What to produce → Reproduce the full listing that appears beneath this instruction exactly.

--------------------------------------------------

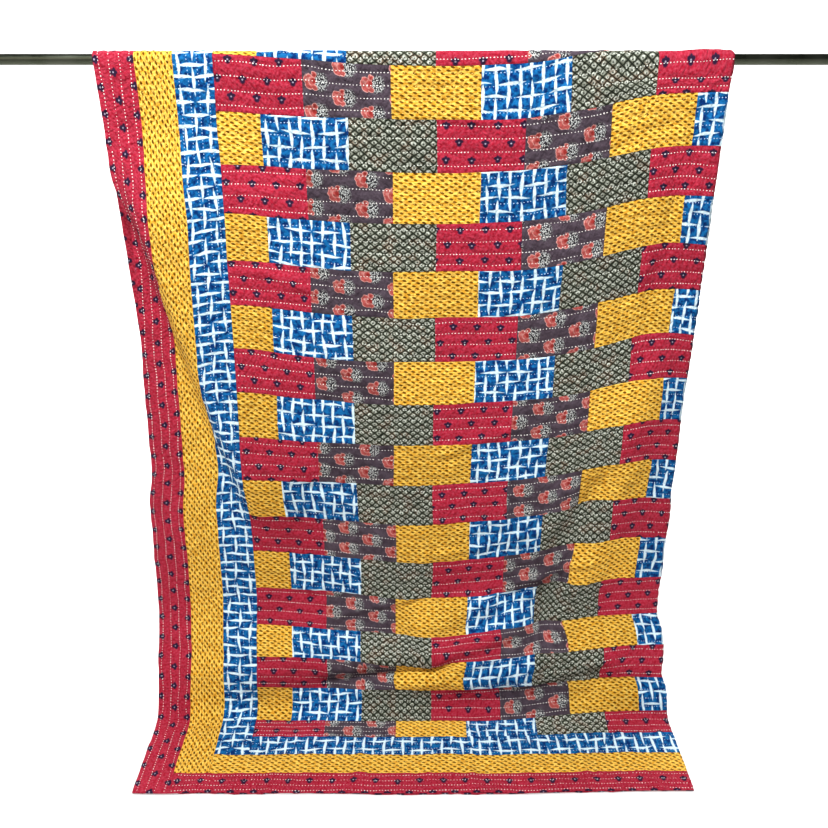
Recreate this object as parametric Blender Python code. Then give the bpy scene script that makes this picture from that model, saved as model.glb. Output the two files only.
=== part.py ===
"""A patchwork quilt, folded in half lengthwise and hung over a metal rod, its foot lying on the floor.

Metres, +Z up. The origin is on the rod's axis at the middle of its length, X runs along the rod,
and -Y is the side where the quilt's long fall reaches the floor.

Every panel is cut flat, with x across the quilt from its left edge and y along it from the foot
hem, and is then carried onto the shape in which the quilt hangs.
"""

import math

import bmesh
import bpy
import numpy as np

# The quilt laid flat
HALF_WIDTH = 1.170
STRIP_WIDTH = 0.074
HEM_STRIP_WIDTH = 0.0515
PATCH_ROW_HEIGHT = 0.0940
PATCH_ROWS = 23
LOW_ROW_HEIGHT = 0.076
LOW_ROWS = 3
FOOT_ROW_HEIGHT = 0.050
THICKNESS = 0.0018
SEAM_GAP = 0.0003
SEAM_DIP = 0.0004

# The lengthwise fold
LAYER_GAP = 0.0012
LAYER_OFFSET = (THICKNESS + LAYER_GAP) / 2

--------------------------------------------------

Task result →
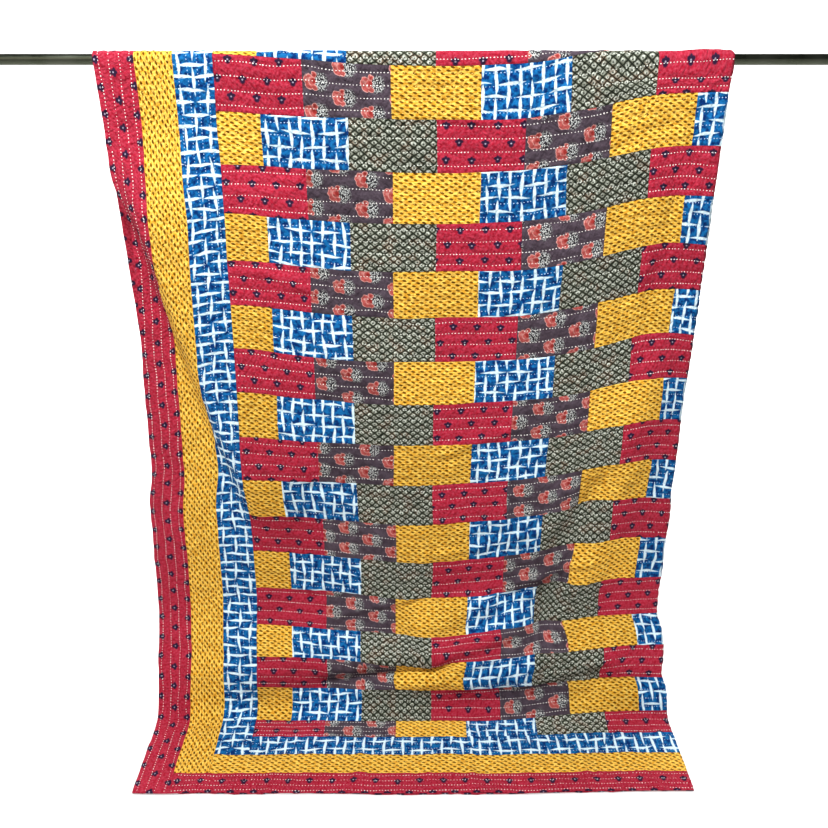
Recreate this object as parametric Blender Python code. Then give the bpy scene script that makes this picture from that model, saved as model.glb. Output the two files only.
=== part.py ===
"""A patchwork quilt, folded in half lengthwise and hung over a metal rod, its foot lying on the floor.

Metres, +Z up. The origin is on the rod's axis at the middle of its length, X runs along the rod,
and -Y is the side where the quilt's long fall reaches the floor.

Every panel is cut flat, with x across the quilt from its left edge and y along it from the foot
hem, and is then carried onto the shape in which the quilt hangs.
"""

import math

import bmesh
import bpy
import numpy as np

# The quilt laid flat
HALF_WIDTH = 1.170
STRIP_WIDTH = 0.074
HEM_STRIP_WIDTH = 0.0515
PATCH_ROW_HEIGHT = 0.0940
PATCH_ROWS = 23
LOW_ROW_HEIGHT = 0.076
LOW_ROWS = 3
FOOT_ROW_HEIGHT = 0.050
THICKNESS = 0.0018
SEAM_GAP = 0.0003
SEAM_DIP = 0.0004

# The lengthwise fold
LAYER_GAP = 0.0012
LAYER_OFFSET = (THICKNESS + LAYER_GAP) / 2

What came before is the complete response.